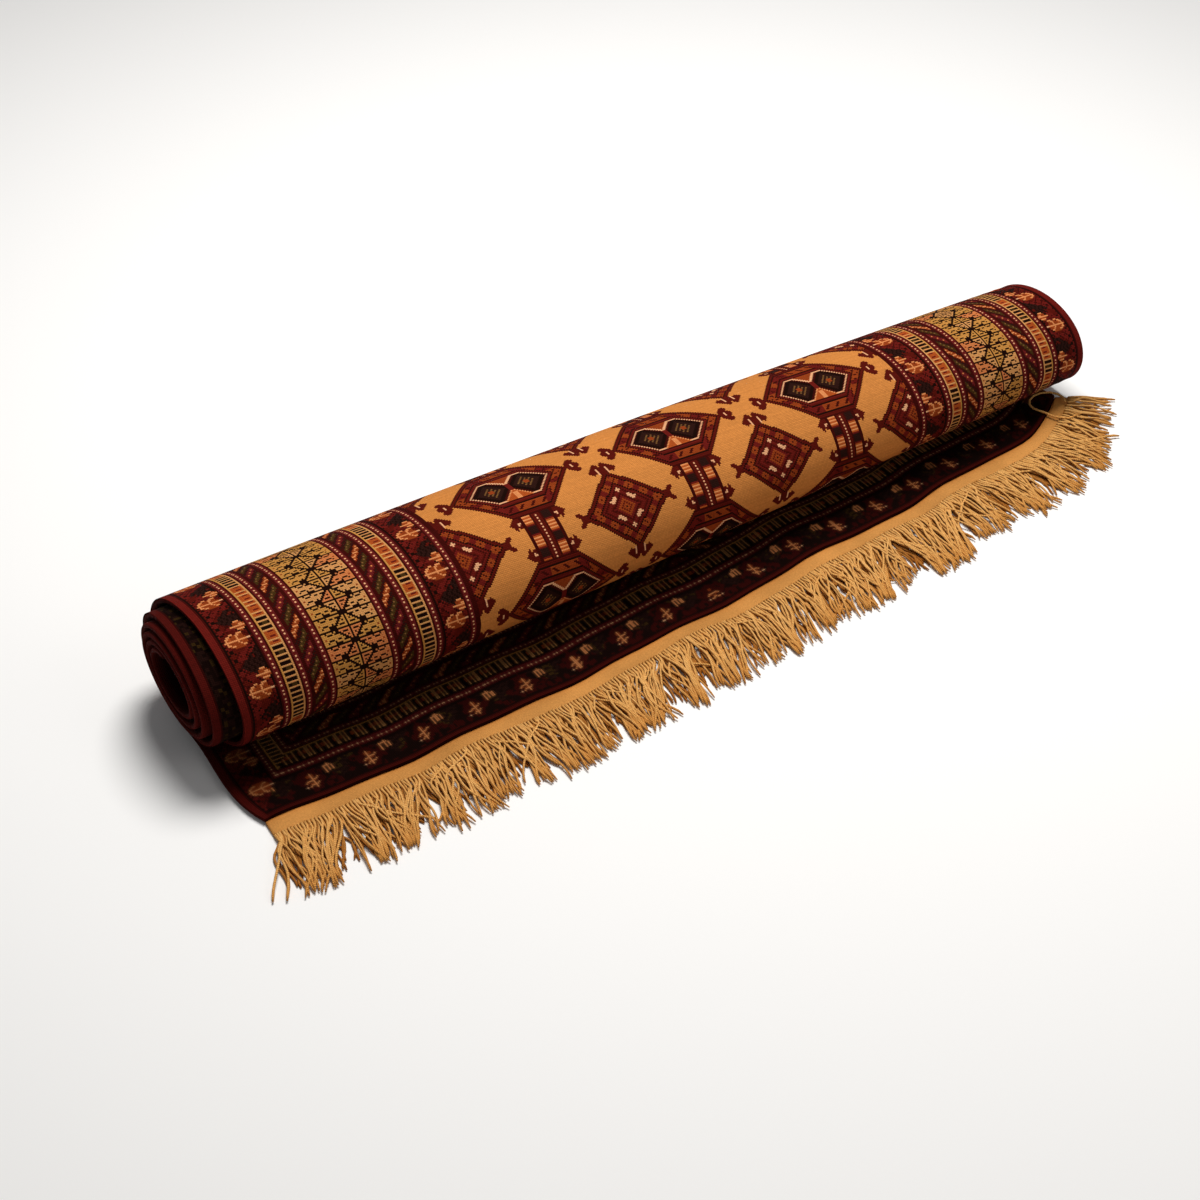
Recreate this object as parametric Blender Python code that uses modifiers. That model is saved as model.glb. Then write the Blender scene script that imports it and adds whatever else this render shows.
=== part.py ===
"""Rolled rug: a hand-knotted pile rug wound face inwards, its fringed end lying loose on the floor.

Metres, +Z up.  +X runs along the roll, -Y is the side where the loose end lies, and the roll
rests on a flat spot around the origin.  Sections of the roll are spirals that shrink from the
-X end to the +X end, flattened a little by the roll's own weight.
"""
import math

import bmesh
import bpy
import numpy as np
from mathutils import Matrix, Vector

# ---- the rug
RUG_WIDTH = 1.200            # selvedge to selvedge
RUG_THICKNESS = 0.0062       # knotted ground with its pile
FLATWEAVE_DEPTH = 0.025      # plain woven band between pile and fringe
FLATWEAVE_THICKNESS = 0.003
FRINGE_LENGTH = 0.088        # warp ends beyond the flat weave
FRINGE_THICKNESS = 0.006
GAP = 0.0003                 # between pieces that touch

# ---- the roll: one row for each end of the wound form
ROLL_ENDS = (
    # rim_x  half_width  half_height  side_pitch  stack_pitch  turns  core_rise
    (-0.600, 0.1034, 0.0798, 0.0114, 0.0092, 5.50, 0.008),
    (+0.600, 0.0833, 0.0643, 0.0078, 0.0066, 8.15, 0.000),
)
RIM_X, HALF_WIDTH, HALF_HEIGHT, SIDE_PITCH, STACK_PITCH, TURNS, CORE_RISE = range(7)
RISE_PITCHES = 0.25          # the nominal oval's centre stands this many pitches higher
INNER_SHIFT = -0.029         # the second and further turns lie this far along the roll
SHOULDER_PITCHES = 1.0       # how far in the roll's ends step to those turns
BARREL_BULGE = 0.0029        # extra radius halfway along
SEAM_Y = -0.010              # line where the outer turn leaves the floor
FLAT_SPOT_TURN = 12.0        # degrees of the outer turn that lie flat on the floor
TURN_STEPS = 64              # facets round one turn
SKIN_STATIONS = 9            # sections along the outer turn
CORE_STATIONS = 3            # sections along the hollow core

# ---- the loose end: one row for each section across the rug's width
LOOSE_END_X = -0.625         # its -X selvedge
LOOSE_SECTIONS = (
    # across  pile_edge_y  splay_deg  lift
    (0.00, -0.168, -3.0, 0.000),
    (0.10, -0.172, 0.0, 0.000),
    (0.25, -0.174, 0.0, 0.000),
    (0.40, -0.170, 2.0, 0.000),
    (0.55, -0.163, 4.0, 0.000),
    (0.65, -0.156, 5.0, 0.000),
    (0.75, -0.147, 5.0, 0.000),
    (0.90, -0.139, 6.0, 0.000),
    (1.00, -0.127, 8.0, 0.000),
    (1.08, -0.121, 12.0, 0.001),
    (1.13, -0.113, 24.0, 0.003),
    (1.17, -0.096, 42.0, 0.005),
    (1.20, -0.076, 66.0, 0.006),
)
ACROSS, PILE_EDGE_Y, SPLAY_DEG, LIFT = range(4)
CORNER_ROUNDING = 0.009      # how far the -X corner is drawn in
LOOSE_COLUMNS = 48           # facets across the width
LOOSE_ROWS = 6               # facets from the roll to the pile's edge

# ---- the fringe comb
TEETH = 46
COMB_BACK = 0.010            # solid strip that the teeth grow from
TOOTH_FILL = 0.90            # share of its pitch that a tooth's root takes
TIP_FILL = 0.62              # the same at its tip
LENGTH_WOBBLE = 0.09         # uneven tooth lengths, as a share of the length
LEAN_WOBBLE_DEG = 3.0        # uneven tooth directions
CORNER_SHORTENING = 0.30     # the splayed corner's teeth are shorter by this share

# ---- colours: name, red, green, blue, roughness
WOOL_BACK = ("rug_wool", 0.20, 0.035, 0.018, 0.90)
WOOL_FACE = ("rug_wool_face", 0.09, 0.012, 0.010, 0.95)
COTTON_WEAVE = ("cotton_weave", 0.62, 0.36, 0.12, 0.90)
COTTON_FRINGE = ("cotton_fringe", 0.66, 0.40, 0.15, 0.90)


def clear_scene():
    for existing in list(bpy.data.objects):
        bpy.data.objects.remove(existing, do_unlink=True)


def cloth_material(colour):
    name, red, green, blue, roughness = colour
    material = bpy.data.materials.new(name)
    material.use_nodes = True
    shader = material.node_tree.nodes["Principled BSDF"]
    shader.inputs["Base Color"].default_value = (red, green, blue, 1.0)
    shader.inputs["Roughness"].default_value = roughness
    shader.inputs["Metallic"].default_value = 0.0
    return material


def add_part(name, mesh, colour, collection):
    part = bpy.data.objects.new(name, mesh)
    collection.objects.link(part)
    mesh.materials.clear()
    mesh.materials.append(cloth_material(colour))
    return part


def roll_value(column, along):
    """A size of the roll at a share `along` of its length, from the -X end to the +X end."""
    start, end = ROLL_ENDS[0][column], ROLL_ENDS[1][column]
    value = start + (end - start) * along
    if column in (HALF_WIDTH, HALF_HEIGHT):
        value += BARREL_BULGE * 4.0 * along * (1.0 - along)
    return value


def section_point(x, along, turned, pitches_in, rise=0.0):
    """A point some pitches inside a section's nominal oval, turned from straight down to the back."""
    angle = 2.0 * math.pi * turned
    half_width = roll_value(HALF_WIDTH, along) - roll_value(SIDE_PITCH, along) * pitches_in
    half_height = roll_value(HALF_HEIGHT, along) - roll_value(STACK_PITCH, along) * pitches_in
    centre = roll_value(HALF_HEIGHT, along) + roll_value(STACK_PITCH, along) * RISE_PITCHES + rise
    return Vector((x, SEAM_Y + half_width * math.sin(angle), centre - half_height * math.cos(angle)))


def skin_ring(along):
    """The outer turn at one station: a spiral that ends one pitch further in than it starts."""
    ring = []
    for step in range(TURN_STEPS + 1):
        turned = step / TURN_STEPS
        point = section_point(roll_value(RIM_X, along), along, turned, turned - RISE_PITCHES)
        if 360.0 * turned <= FLAT_SPOT_TURN:
            point.z = 0.0
        ring.append(point)
    return ring


def inner_ring(along, pitches_in, rise=0.0):
    """A closed ring of the inner turns at one station."""
    x = roll_value(RIM_X, along) + INNER_SHIFT
    return [section_point(x, along, step / TURN_STEPS, pitches_in, rise)
            for step in range(TURN_STEPS)]


def core_ring(along):
    """The hollow core at one station: a closed ring inside the innermost turn."""
    return inner_ring(along, roll_value(TURNS, along) + RISE_PITCHES, roll_value(CORE_RISE, along))


def wound_form_mesh():
    """Loft the unlike sections of the roll: outer turn, stepped ends and hollow core."""
    bm = bmesh.new()
    skin = [[bm.verts.new(p) for p in skin_ring(i / (SKIN_STATIONS - 1))]
            for i in range(SKIN_STATIONS)]
    core = [[bm.verts.new(p) for p in core_ring(i / (CORE_STATIONS - 1))]
            for i in range(CORE_STATIONS)]
    for near, far in zip(skin, skin[1:]):
        for j in range(TURN_STEPS):
            bm.faces.new((near[j], far[j], far[j + 1], near[j + 1]))
        bm.faces.new((near[TURN_STEPS], far[TURN_STEPS], far[0], near[0]))
    for near, far in zip(core, core[1:]):
        for j in range(TURN_STEPS):
            after = (j + 1) % TURN_STEPS
            bm.faces.new((near[j], near[after], far[after], far[j]))
    for along, rim, bore in ((0.0, skin[0], core[0]), (1.0, skin[-1], core[-1])):
        shoulder = [bm.verts.new(p) for p in inner_ring(along, SHOULDER_PITCHES)]
        bm.faces.new((rim[TURN_STEPS], rim[0], rim[1], shoulder[1], shoulder[0]))
        for j in range(TURN_STEPS):
            after = (j + 1) % TURN_STEPS
            if j > 0:
                bm.faces.new((rim[j], rim[j + 1], shoulder[after], shoulder[j]))
            bm.faces.new((shoulder[j], shoulder[after], bore[after], bore[j]))
    bmesh.ops.triangulate(bm, faces=[f for f in bm.faces if len(f.verts) > 4])
    bmesh.ops.recalc_face_normals(bm, faces=bm.faces)
    mesh = bpy.data.meshes.new("wound_form")
    bm.to_mesh(mesh)
    bm.free()
    mesh.shade_smooth()
    mesh.set_sharp_from_angle(angle=math.radians(35.0))
    return mesh


def loose_value(column, across):
    """A size of the loose end at a distance across the rug, eased between its sections."""
    places = np.array([row[ACROSS] for row in LOOSE_SECTIONS])
    values = np.array([row[column] for row in LOOSE_SECTIONS])
    slopes = np.gradient(values, places)
    i = int(np.clip(np.searchsorted(places, across) - 1, 0, len(places) - 2))
    span = places[i + 1] - places[i]
    t = (across - places[i]) / span
    rise = values[i + 1] - values[i]
    ease = t * t * (3.0 - 2.0 * t)
    bend = t * (1.0 - t) * ((1.0 - t) * (slopes[i] * span) - t * (slopes[i + 1] * span))
    return float(values[i] + rise * ease + bend)


def pile_edge(across):
    """The pile's edge on the loose end, with the -X corner drawn in a little."""
    corner = CORNER_ROUNDING * math.exp(-across / 0.02)
    return Vector((LOOSE_END_X + across + corner, loose_value(PILE_EDGE_Y, across), 0.0))


def fringe_direction(across):
    """The way the warps leave the rug: toward -Y, splayed toward +X at the far corner."""
    splay = math.radians(loose_value(SPLAY_DEG, across))
    return Vector((math.sin(splay), -math.cos(splay), 0.0))


def sheet_part(name, place, rows, thickness, colour, collection):
    """A sheet on the floor: a grid primitive laid out by `place`, thickened upward."""
    bpy.ops.mesh.primitive_grid_add(x_subdivisions=LOOSE_COLUMNS, y_subdivisions=rows, size=1.0)
    grid = bpy.context.active_object
    mesh = grid.data
    for vertex in mesh.vertices:
        across = (vertex.co.x + 0.5) * RUG_WIDTH
        outward = 0.5 - vertex.co.y
        vertex.co = place(across, outward)
    bpy.data.objects.remove(grid)
    part = add_part(name, mesh, colour, collection)
    thicken = part.modifiers.new("thickness", "SOLIDIFY")
    thicken.thickness = thickness
    thicken.offset = 1.0
    return part


def loose_end_point(across, outward):
    """From the seam under the roll (outward 0) to the pile's edge (outward 1)."""
    edge = pile_edge(across)
    seam = Vector((LOOSE_END_X + across, SEAM_Y - GAP, 0.0))
    point = seam.lerp(edge, outward)
    point.z = loose_value(LIFT, across) * outward ** 2
    return point


def flatweave_point(across, outward):
    """From the pile's edge (outward 0) to the fringe's roots (outward 1)."""
    depth = GAP + (FLATWEAVE_DEPTH - GAP) * outward
    point = pile_edge(across) + fringe_direction(across) * depth
    point.z = loose_value(LIFT, across)
    return point


def fringe_root(across, depth):
    """A point on the fringe's back strip, `depth` beyond the flat weave."""
    start = FLATWEAVE_DEPTH + GAP
    point = pile_edge(across) + fringe_direction(across) * (start + depth)
    return point.to_2d()


def tooth_tip(number, side):
    """The tip of one clump of warp ends; side is -1 or +1."""
    centre = RUG_WIDTH * (number + 0.5) / TEETH
    half = 0.5 * RUG_WIDTH / TEETH * TIP_FILL
    splayed = min(1.0, max(0.0, loose_value(SPLAY_DEG, centre) / 60.0))
    uneven = 1.0 + LENGTH_WOBBLE * math.sin(2.4 * number + 0.7 * math.sin(1.3 * number))
    length = FRINGE_LENGTH * uneven * (1.0 - CORNER_SHORTENING * splayed)
    lean = math.radians(LEAN_WOBBLE_DEG * math.sin(1.7 * number + 0.5))
    way = fringe_direction(centre).to_2d()
    way.rotate(Matrix.Rotation(lean, 2))
    across_way = Vector((-way.y, way.x))
    return fringe_root(centre, COMB_BACK) + way * (length - COMB_BACK) + across_way * (side * half)


def fringe_outline():
    """The comb's outline: teeth along the outside, then back along its straight inner edge."""
    pitch = RUG_WIDTH / TEETH
    outline = []
    for number in range(TEETH):
        centre = (number + 0.5) * pitch
        half_root = 0.5 * pitch * TOOTH_FILL
        outline += [fringe_root(centre - half_root, COMB_BACK), tooth_tip(number, -1.0),
                    tooth_tip(number, +1.0), fringe_root(centre + half_root, COMB_BACK)]
    outline += [fringe_root(RUG_WIDTH * (1.0 - i / TEETH), 0.0) for i in range(TEETH + 1)]
    return outline


def fringe_part(collection):
    """The comb: a filled flat outline, extruded to the fringe's thickness on the floor."""
    curve = bpy.data.curves.new("fringe_outline", "CURVE")
    curve.dimensions = "2D"
    curve.fill_mode = "BOTH"
    curve.extrude = FRINGE_THICKNESS / 2.0
    points = fringe_outline()
    spline = curve.splines.new("POLY")
    spline.points.add(len(points) - 1)
    for control, point in zip(spline.points, points):
        control.co = (point.x, point.y, 0.0, 1.0)
    spline.use_cyclic_u = True
    part = add_part("fringe", curve, COTTON_FRINGE, collection)
    part.location.z = FRINGE_THICKNESS / 2.0
    return part


def main():
    clear_scene()
    collection = bpy.data.collections.new("rolled_rug")
    bpy.context.scene.collection.children.link(collection)
    add_part("rug_roll", wound_form_mesh(), WOOL_BACK, collection)
    sheet_part("loose_end", loose_end_point, LOOSE_ROWS, RUG_THICKNESS, WOOL_FACE, collection)
    sheet_part("flatweave_end", flatweave_point, 2, FLATWEAVE_THICKNESS, COTTON_WEAVE, collection)
    fringe_part(collection)


main()
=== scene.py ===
"""Looks of the rolled rug: wound cloth, its patterned back and pile, flat weave and fringe."""
import math

import bmesh
import bpy
import numpy as np
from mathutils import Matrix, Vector


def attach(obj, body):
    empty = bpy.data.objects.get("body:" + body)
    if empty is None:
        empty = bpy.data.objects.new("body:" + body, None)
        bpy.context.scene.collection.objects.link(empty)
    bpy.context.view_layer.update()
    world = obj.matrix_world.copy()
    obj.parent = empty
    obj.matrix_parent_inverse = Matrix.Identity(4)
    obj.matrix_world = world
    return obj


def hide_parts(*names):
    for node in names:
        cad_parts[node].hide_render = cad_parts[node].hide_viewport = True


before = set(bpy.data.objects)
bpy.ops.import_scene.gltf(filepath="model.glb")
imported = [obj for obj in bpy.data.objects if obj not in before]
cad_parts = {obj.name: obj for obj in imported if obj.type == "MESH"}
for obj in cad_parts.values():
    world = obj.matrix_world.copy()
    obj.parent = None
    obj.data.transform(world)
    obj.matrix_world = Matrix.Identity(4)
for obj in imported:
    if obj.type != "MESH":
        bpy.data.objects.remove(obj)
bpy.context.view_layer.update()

# ---------------- sizes, in metres
RUG_WIDTH = 1.200
RUG_LENGTH = 2.440           # pile, from the loose end's edge to the hidden inner end
THICKNESS = 0.0062
FLATWEAVE_DEPTH = 0.022
FLATWEAVE_THICKNESS = 0.003
FRINGE_LENGTH = 0.088
SKIN_LIFT = 0.0003           # the drawn surfaces lie this far outside the plain cloth

# the wound form, as in the CAD solid: one row for each end of the roll
ROLL_ENDS = (
    # half_width  half_height  side_pitch  stack_pitch  core_rise
    (0.1034, 0.0798, 0.0114, 0.0092, 0.008),
    (0.0833, 0.0643, 0.0078, 0.0066, 0.000),
)
HALF_WIDTH, HALF_HEIGHT, SIDE_PITCH, STACK_PITCH, CORE_RISE = range(5)
INNER_TURNS = 4.5                # turns over which the core's rise builds up
BARREL_BULGE = 0.0029
RISE_PITCHES = 0.25
SEAM_Y = -0.010
FLAT_SPOT_TURN = (8.0, 24.0)     # degrees over which the outer turn lifts off the floor
LOOSE_END_X = -0.625
ROLL_X = -0.600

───

● TO DO: Everything from the line that contains "wound_form_mesh(), WOOL_BACK, collection)" through the line that contains "if empty is" is to be transcribed exactly, and nothing outside that range.

● COMPLETED TASK:
    add_part("rug_roll", wound_form_mesh(), WOOL_BACK, collection)
    sheet_part("loose_end", loose_end_point, LOOSE_ROWS, RUG_THICKNESS, WOOL_FACE, collection)
    sheet_part("flatweave_end", flatweave_point, 2, FLATWEAVE_THICKNESS, COTTON_WEAVE, collection)
    fringe_part(collection)


main()
=== scene.py ===
"""Looks of the rolled rug: wound cloth, its patterned back and pile, flat weave and fringe."""
import math

import bmesh
import bpy
import numpy as np
from mathutils import Matrix, Vector


def attach(obj, body):
    empty = bpy.data.objects.get("body:" + body)
    if empty is None:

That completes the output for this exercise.